Aunque la estrategia 4.1 del Programa Nacional de Cultura, contenido en el Plan Nacional de Desarrollo, establece la necesidad de contar con una vinculación efectiva de la Ley Federal de Zonas y Monumentos con leyes generales y federales que inciden en la conservación del patrimonio cultural –específicamente en los ordenamientos sobre desarrollo urbano–, los gobiernos locales continúan autorizando planes de desarrollo en zonas con vestigios arqueológicos. Incluso usan los espacios, aparentemente “vacíos”, para entregarlos a organizaciones con fines políticos.
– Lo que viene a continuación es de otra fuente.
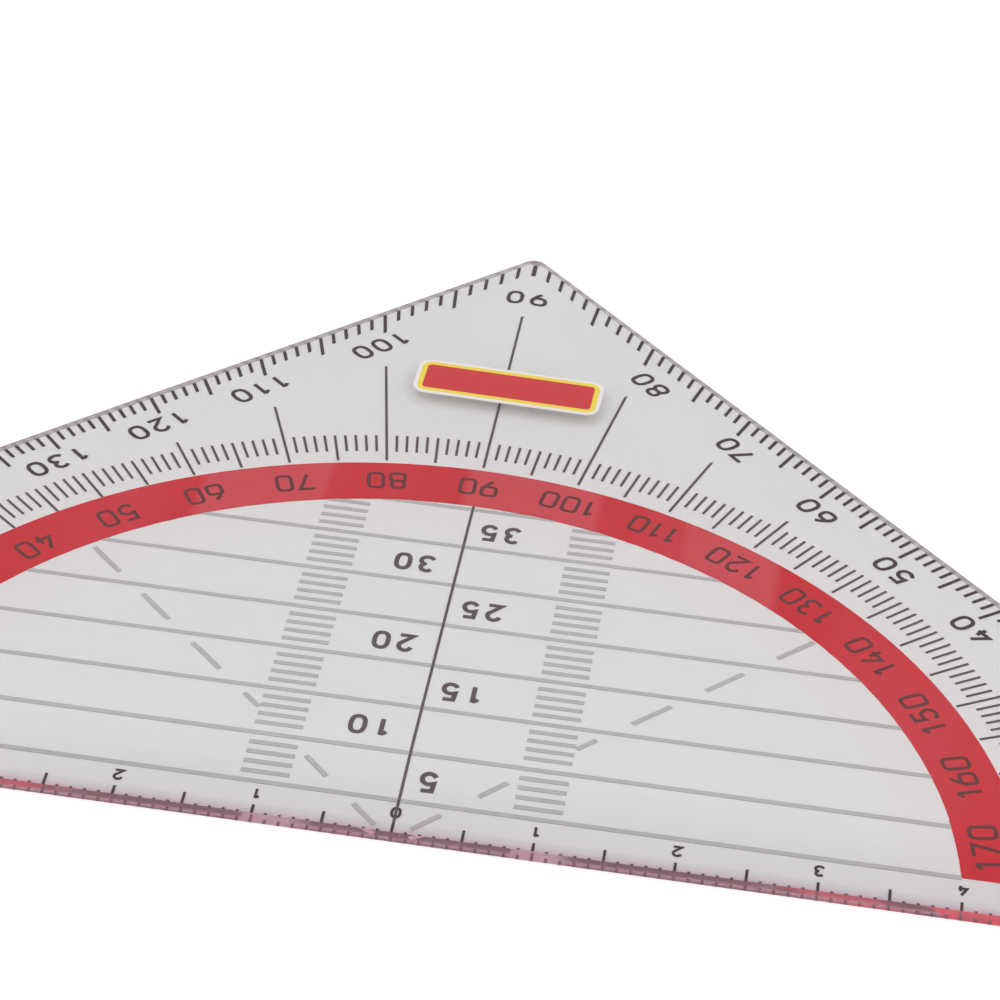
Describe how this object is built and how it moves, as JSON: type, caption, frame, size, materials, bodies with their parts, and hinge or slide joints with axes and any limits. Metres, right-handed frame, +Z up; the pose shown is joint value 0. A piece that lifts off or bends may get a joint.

Al respecto, Bolfy Cottom explica que la urbanización de las zonas arqueológicas es resultado de “una multiplicidad de factores” y que no se resuelven sólo con la ley de protección: “mientras no se resuelva el problema de pobreza, de empleo, de un lugar dónde vivir, la presión va a seguir existiendo. Y probablemente crezca de una manera considerable, porque no se resuelven problemas estructurales”.
Humberto Bravo Álvarez, jefe de la sección de Contaminación Ambiental del Centro de Ciencias de la Atmósfera, de la Universidad Nacional Autónoma de México, ha estudiado el impacto del clima sobre sitios con valor patrimonial.
A partir del análisis de la lluvia sobre la zona arqueológica de El Tajín, el especialista documentó que la precipitación ácida en el sitio genera la pérdida de 10 micras por año (una micra es equivalente a la milésima parte de un milímetro). Advierte que de no tomarse las medidas preventivas necesarias en 100 años podrían desaparecer los jeroglíficos, patrimonio cultural del país.
Como resultado del análisis en otras zonas arqueológicas, Bravo Álvarez y su equipo sostienen que la arquitectura maya es la más amenazada por este fenómeno, puesto que los materiales con que se construyeron las estructuras se conforman de roca caliza, la cual se disuelve con la lluvia ácida.
El investigador subraya que de continuar el crecimiento industrial acelerado, el crecimiento de la urbanización y la falta de planeación urbana, los monumentos podrían verse aún más afectados.